If someone is exposed to their toxin, call poison control immediately. Fortunately, the standard Antidote collection found in most first-aid kits includes appropriate antitoxins.
When outside, Venusaur will often attract Beedrill. Fortunately, trainers will be encountering such Beedrill in a foraging context rather than an intrusion context; remain calm and avoid sudden movements, and the Beedrill will move on after collecting nectar and pollen. Also, regardless of form, Heracross may be attracted by the scent made by the bulb and the nectar it contains.
Courting and Childrearing
All stages are fertile, although Bulbasaur rarely concieve offspring out of captivity. Mates attract each other by releasing pheromones via their buds/flowers. During mating, the male's plant releases pollen spores, which are collected by the female. Genetic surveys have not yet determined whether the pollen provides any genetic contribution to the offspring.
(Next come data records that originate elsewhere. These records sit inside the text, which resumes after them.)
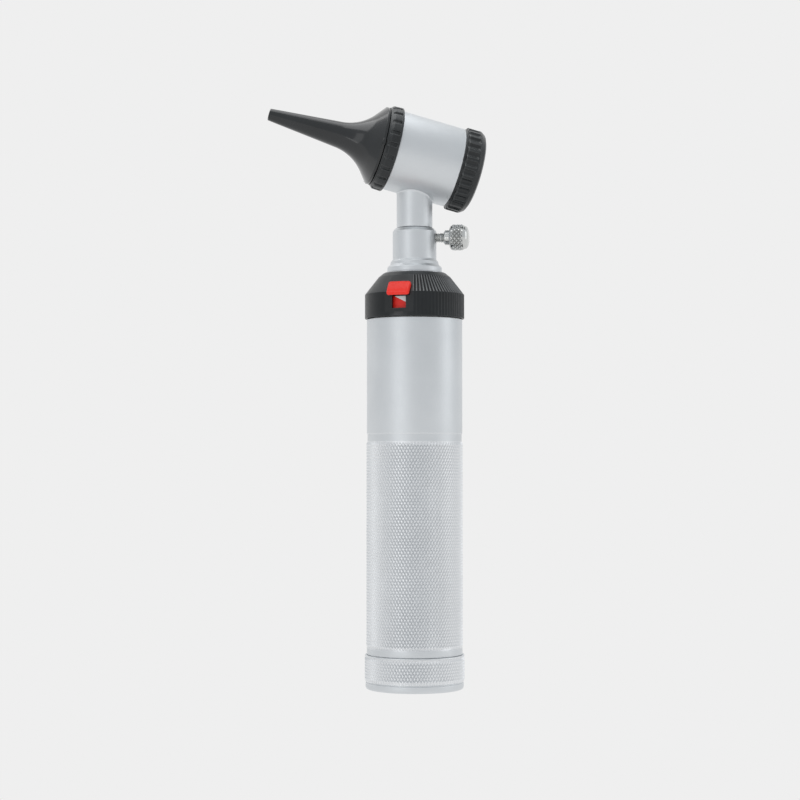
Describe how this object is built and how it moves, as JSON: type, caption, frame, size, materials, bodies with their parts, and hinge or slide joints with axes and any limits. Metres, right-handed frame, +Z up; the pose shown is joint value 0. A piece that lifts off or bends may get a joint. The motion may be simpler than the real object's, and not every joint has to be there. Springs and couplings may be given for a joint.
{
  "type": "otoscope",
  "caption": "Battery-handle otoscope with a dimmer ring, clamped sloping head, pull-off ear funnel and magnifying eyepiece, standing on its flat end cap.",
  "frame": {"origin": "centre of the end cap's flat resting face, on the handle's axis", "axes": "+Z up along the handle's axis; the head's axis lies in the XZ plane, with the speculum towards -X and up and the eyepiece towards +X"},
  "size_m": [0.0662, 0.0306, 0.1758],
  "materials": {
    "satin_aluminium": "satin anodised",
    "bright_nickel": "bright plated",
    "black_matte": "fine matte",
    "black_gloss": "glossy",
    "red_button": "semi-gloss",
    "white_band": "matte",
    "insulator": "matte",
    "brass": "bright",
    "spring_steel": "drawn wire",
    "nickel_steel": "plated",
    "cell_case": "printed sleeve, plain",
    "carbon_track": "matte",
    "clear_glass": "polished",
    "light_fibre": "polished bundle",
    "seal_rubber": "matte"
  },
  "bodies": {
    "handle": {"handle_tube": "satin_aluminium", "lower_cell": "cell_case", "lower_cell_cap": "nickel_steel", "upper_cell": "cell_case", "upper_cell_cap": "nickel_steel", "switch_base": "black_matte", "battery_contact": "brass", "contact_spring": "spring_steel", "contact_insulator": "insulator", "contact_pin": "brass", "rheostat_track": "carbon_track", "indicator_band": "white_band", "indicator_wedge": "red_button", "ring_washer": "insulator", "handle_collar": "satin_aluminium"},
    "tail_pack": {"tail_spring": "spring_steel", "tail_contact_plate": "nickel_steel"},
    "cap": {"end_cap": "satin_aluminium"},
    "dimmer": {"dimmer_ring": "black_matte", "ring_wiper": "brass", "button_spring": "spring_steel"},
    "button": {"lock_button": "red_button"},
    "clamp_pad": {"pressure_pad": "brass"},
    "clamp_screw": {"thumb_screw": "bright_nickel"},
    "lamp_unit": {"lamp_base": "nickel_steel", "lamp_bulb": "clear_glass", "lamp_contact": "brass"},
    "head": {"neck_tube": "satin_aluminium", "barrel": "satin_aluminium", "light_guide": "light_fibre"},
    "nose": {"nosepiece": "black_matte", "fibre_ring": "light_fibre"},
    "nose_ring": {"front_ring": "black_matte"},
    "ear_funnel": {"speculum": "black_gloss"},
    "lens_pack": {"lens": "clear_glass", "lens_gasket": "seal_rubber"},
    "eye_ring": {"eyepiece_ring": "black_matte"}
  },
  "joints": [
    {"name": "tail_advance", "type": "slide", "parent": "handle", "child": "tail_pack", "axis": [0, 0, -1], "range_m": [0, 0.00751]},
    {"name": "cap_turn", "type": "hinge", "parent": "tail_pack", "child": "cap", "pos_m": [0, 0, 0.0052], "axis": [0, 0, -1], "range_deg": [0, 2160]},
    {"name": "dimmer_turn", "type": "hinge", "parent": "handle", "child": "dimmer", "pos_m": [0, 0, 0.118], "axis": [0, 0, -1], "range_deg": [0, 100]},
    {"name": "button_press", "type": "slide", "parent": "dimmer", "child": "button", "axis": [0.4059, 0.6756, -0.6155], "range_m": [0, 0.0008], "stiffness_N_per_m": 300, "springref_m": -0.0005},
    {"name": "clamp_advance", "type": "slide", "parent": "handle", "child": "clamp_pad", "axis": [0.9397, -0.342, 0], "range_m": [0, 0.00151]},
    {"name": "clamp_turn", "type": "hinge", "parent": "clamp_pad", "child": "clamp_screw", "pos_m": [0.01287, -0.00469, 0.1357], "axis": [0.9397, -0.342, 0], "range_deg": [0, 1080]},
    {"name": "head_lift", "type": "slide", "parent": "handle", "child": "lamp_unit", "axis": [0, 0, 1], "range_m": [0, 0.012]},
    {"name": "head_swivel", "type": "hinge", "parent": "lamp_unit", "child": "head", "pos_m": [0, 0, 0.14], "axis": [0, 0, 1], "continuous": true},
    {"name": "front_advance", "type": "slide", "parent": "head", "child": "nose", "axis": [-0.9694, 0, 0.2453], "range_m": [0, 0.00226]},
    {"name": "front_ring_turn", "type": "hinge", "parent": "nose", "child": "nose_ring", "pos_m": [0, 0, 0.16055], "axis": [-0.9694, 0, 0.2453], "range_deg": [0, 1080]},
    {"name": "speculum_pull", "type": "slide", "parent": "nose", "child": "ear_funnel", "axis": [-0.9694, 0, 0.2453], "range_m": [0, 0.022]},
    {"name": "lens_advance", "type": "slide", "parent": "head", "child": "lens_pack", "axis": [0.9694, 0, -0.2453], "range_m": [0, 0.00226]},
    {"name": "eyepiece_turn", "type": "hinge", "parent": "lens_pack", "child": "eye_ring", "pos_m": [0, 0, 0.16055], "axis": [0.9694, 0, -0.2453], "range_deg": [0, 1080]}
  ],
  "couplings": [
    {"joint": "tail_advance", "follows": "cap_turn", "m_per_rad": 0.00019894},
    {"joint": "clamp_advance", "follows": "clamp_turn", "m_per_rad": 0.000079577},
    {"joint": "front_advance", "follows": "front_ring_turn", "m_per_rad": 0.00011937},
    {"joint": "lens_advance", "follows": "eyepiece_turn", "m_per_rad": 0.00011937}
  ]
}
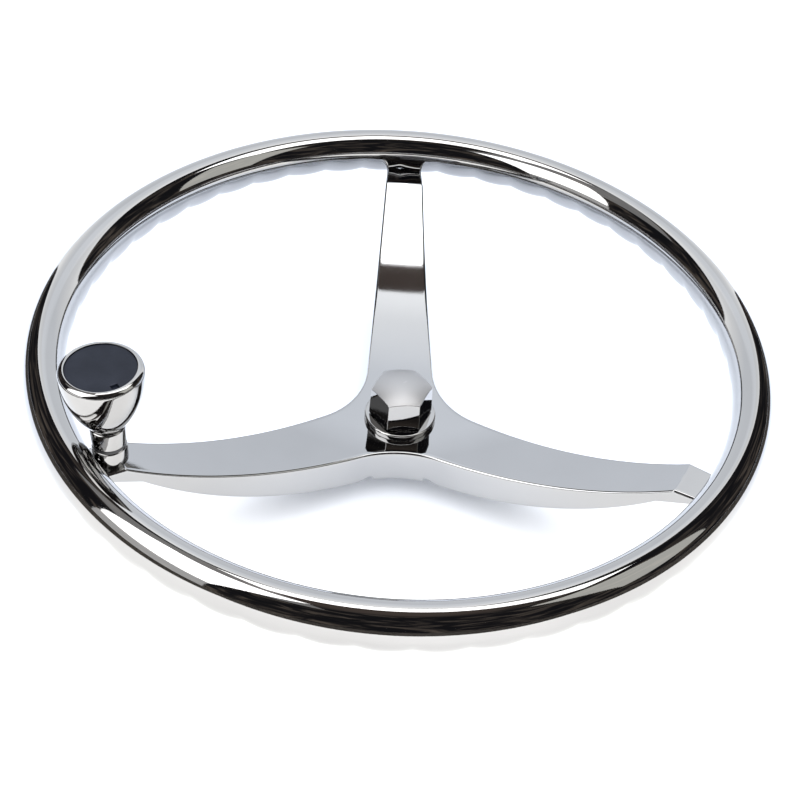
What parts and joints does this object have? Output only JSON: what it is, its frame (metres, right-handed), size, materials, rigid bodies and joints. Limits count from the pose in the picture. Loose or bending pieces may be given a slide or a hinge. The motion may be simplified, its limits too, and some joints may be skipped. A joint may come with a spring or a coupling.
{
  "type": "ship steering wheel",
  "caption": "Dished polished stainless boat steering wheel with spokes swept down to a tapered hub, finger grips under the rim, a domed hub nut and a turning knob.",
  "frame": {"origin": "on the wheel's axis, at the mouth of the tapered shaft bore under the hub", "axes": "+Z along the wheel's axis towards the helmsman, +Y from the axis towards the middle of the one spoke without the knob that points straight up, +X to the right as the helmsman sees it"},
  "size_m": [0.343, 0.343, 0.1183],
  "materials": {
    "polished_steel": "mirror polished",
    "machined_steel": "turned",
    "bronze": "turned",
    "black_nylon": "smooth",
    "blue_nylon": "smooth",
    "cap_plastic": "fine satin",
    "seal_rubber": "matt"
  },
  "bodies": {
    "wheel": {"rim": "polished_steel", "spoke_spider": "polished_steel", "hub_boss": "machined_steel", "hub_washer": "polished_steel", "hub_nut": "polished_steel", "knob_pedestal": "polished_steel", "knob_spindle": "machined_steel", "mount_washer": "machined_steel", "mount_spring_washer": "machined_steel", "mount_nut": "machined_steel", "thrust_ring": "black_nylon", "spindle_washer": "machined_steel", "spindle_lock_nut": "machined_steel", "lock_nut_ring": "blue_nylon"},
    "knob": {"knob_neck": "polished_steel", "lower_bush": "bronze", "upper_bush": "bronze", "knob_cup": "polished_steel", "knob_cap": "cap_plastic", "cap_oring": "seal_rubber"}
  },
  "joints": [
    {"name": "knob_spin", "type": "hinge", "parent": "wheel", "child": "knob", "pos_m": [-0.12471, -0.072, 0.1], "axis": [0, 0, 1], "continuous": true}
  ]
}
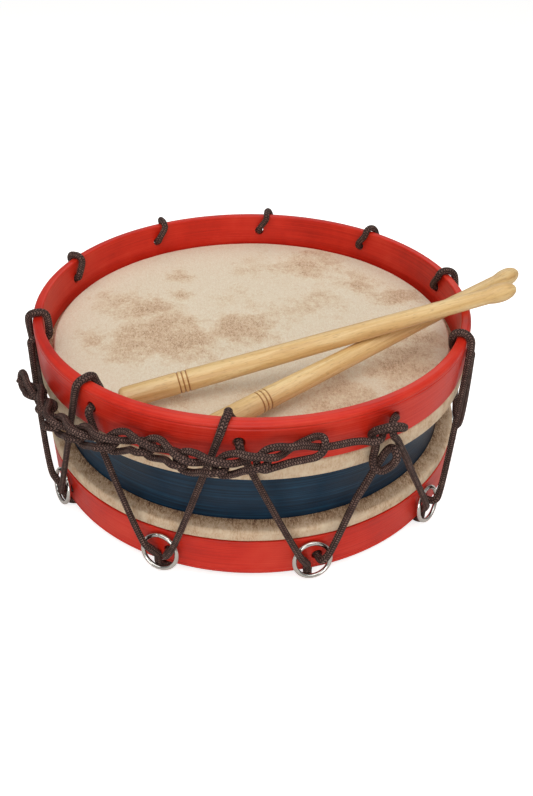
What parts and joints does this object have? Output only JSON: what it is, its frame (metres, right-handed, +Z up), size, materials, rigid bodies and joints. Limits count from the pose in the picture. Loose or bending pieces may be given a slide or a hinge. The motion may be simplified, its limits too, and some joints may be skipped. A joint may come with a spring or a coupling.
{
  "type": "rope-tensioned tabor drum",
  "caption": "Shallow rope-tensioned drum with a skin on each end, red hoops, a blue shell, cord lacing tightened by steel rings, a plaited tail and drumsticks laid on top.",
  "frame": {"origin": "on the floor, under the middle of the box round the whole object", "axes": "+Z up along the drum's axis, from the lower head to the upper one; -Y towards the viewer in front, with the lacing's knot right of the middle; +X to that viewer's right, where the drumsticks' tips point"},
  "size_m": [0.3826, 0.361, 0.1687],
  "materials": {
    "hoop_paint": "red gloss paint on bent wood",
    "shell_paint": "dark blue brushed paint on bent wood",
    "bare_wood": "bare",
    "skin": "dry, scraped rawhide",
    "steel": "bright plated wire",
    "cord": "braided",
    "stick_wood": "fine turned, clear lacquer"
  },
  "bodies": {
    "drum": {"shell": "shell_paint", "top_head": "skin", "bottom_head": "skin", "top_flesh_hoop": "bare_wood", "bottom_flesh_hoop": "bare_wood", "top_counter_hoop": "hoop_paint", "bottom_counter_hoop": "hoop_paint", "lacing_run_1": "cord", "lacing_run_2": "cord", "lacing_run_3": "cord", "lacing_run_4": "cord", "lacing_run_5": "cord", "lacing_run_6": "cord", "lacing_run_7": "cord", "lacing_run_8": "cord", "lacing_run_9": "cord", "lacing_start": "cord", "lacing_end": "cord", "lacing_foot_1": "cord", "lacing_foot_2": "cord", "lacing_foot_3": "cord", "lacing_foot_4": "cord", "lacing_foot_5": "cord", "lacing_foot_6": "cord", "lacing_foot_7": "cord", "lacing_foot_8": "cord", "lacing_foot_9": "cord", "lacing_foot_10": "cord", "lacing_knot": "cord", "plaited_tail": "cord"},
    "ring_1": {"tension_ring_1": "steel"},
    "ring_2": {"tension_ring_2": "steel"},
    "ring_3": {"tension_ring_3": "steel"},
    "ring_4": {"tension_ring_4": "steel"},
    "ring_5": {"tension_ring_5": "steel"},
    "ring_6": {"tension_ring_6": "steel"},
    "ring_7": {"tension_ring_7": "steel"},
    "ring_8": {"tension_ring_8": "steel"},
    "ring_9": {"tension_ring_9": "steel"},
    "ring_10": {"tension_ring_10": "steel"},
    "lower_stick": {"lower_drumstick": "stick_wood"},
    "upper_stick": {"upper_drumstick": "stick_wood"}
  },
  "joints": [
    {"name": "ring_1_slide", "type": "slide", "parent": "drum", "child": "ring_1", "axis": [0, 0, 1], "range_m": [0, 0.005]},
    {"name": "ring_2_slide", "type": "slide", "parent": "drum", "child": "ring_2", "axis": [0, 0, 1], "range_m": [0, 0.005]},
    {"name": "ring_3_slide", "type": "slide", "parent": "drum", "child": "ring_3", "axis": [0, 0, 1], "range_m": [0, 0.005]},
    {"name": "ring_4_slide", "type": "slide", "parent": "drum", "child": "ring_4", "axis": [0, 0, 1], "range_m": [0, 0.005]},
    {"name": "ring_5_slide", "type": "slide", "parent": "drum", "child": "ring_5", "axis": [0, 0, 1], "range_m": [0, 0.005]},
    {"name": "ring_6_slide", "type": "slide", "parent": "drum", "child": "ring_6", "axis": [0, 0, 1], "range_m": [0, 0.005]},
    {"name": "ring_7_slide", "type": "slide", "parent": "drum", "child": "ring_7", "axis": [0, 0, 1], "range_m": [0, 0.005]},
    {"name": "ring_8_slide", "type": "slide", "parent": "drum", "child": "ring_8", "axis": [0, 0, 1], "range_m": [0, 0.005]},
    {"name": "ring_9_slide", "type": "slide", "parent": "drum", "child": "ring_9", "axis": [0, 0, 1], "range_m": [0, 0.005]},
    {"name": "ring_10_slide", "type": "slide", "parent": "drum", "child": "ring_10", "axis": [0, 0, 1], "range_m": [0, 0.005]},
    {"name": "lower_stick_lift", "type": "slide", "parent": "drum", "child": "lower_stick", "axis": [0, 0, 1], "range_m": [0, 0.15]},
    {"name": "upper_stick_lift", "type": "slide", "parent": "lower_stick", "child": "upper_stick", "axis": [0, 0, 1], "range_m": [0, 0.15]}
  ]
}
Regardless of whether they are determined by animal or plant gametes, Venusaur flower patterns do follow Mendelian inheritance.
Bulbasaur eggs are concealed in thickets near water and a well-lit location, then casually defended by any 'saurs that happen to remain in the vicinity. Newly hatched Bulbasaur are only cared for long enough to be drilled out of paying more attention than necessary to their fellows, and soon learn to seek sunlight and minerals on their own. Parents rarely recognize familial bonds.
The Bulbasaur line forms a rigid, but in practice casual, hierarchy in the wild. An elder Venusaur in a territory has command over the local Ivysaur and Bulbasaur, and the Bulbasaur defer to the Ivysaur.
At yearly intervals, wild Bulbasaur prepared for evolution will congregate at one location, often under the eye of a elder Venusaur, and evolve synchronously. It is thought that this ritual keeps them safer from predators during the acclimation period to their new form.
Beyond this ritual, they do not frequently interact with each other. Evolved forms will step in to protect members of their species from attack, but don't actively guard them. This is often considered a social pathology of the wild Bulbasaur culture, since captive-raised Bulbasaur will eagerly form bonds with their caretakers and their own children.
In Human Culture
The Bulbasaur line have been a traditional housepet in the Kanto region for millenia, for two simple reasons. They are easy to care for, requiring significantly less food than most Pokémon of their size, so long as adequate water and sunlight are provided. Also, they make effective guards for homes and gardens, being easily able to incapacitate intruders.
Thus, they are a popular starter Pokémon for Kanto trainers, able to dissuade most threats while possessing generally amicable natures.
They have found a practical role in theater as well. Their powders are involved in many traditional stage effects, and their vines are used for hoisting props and sets to achieve other effects.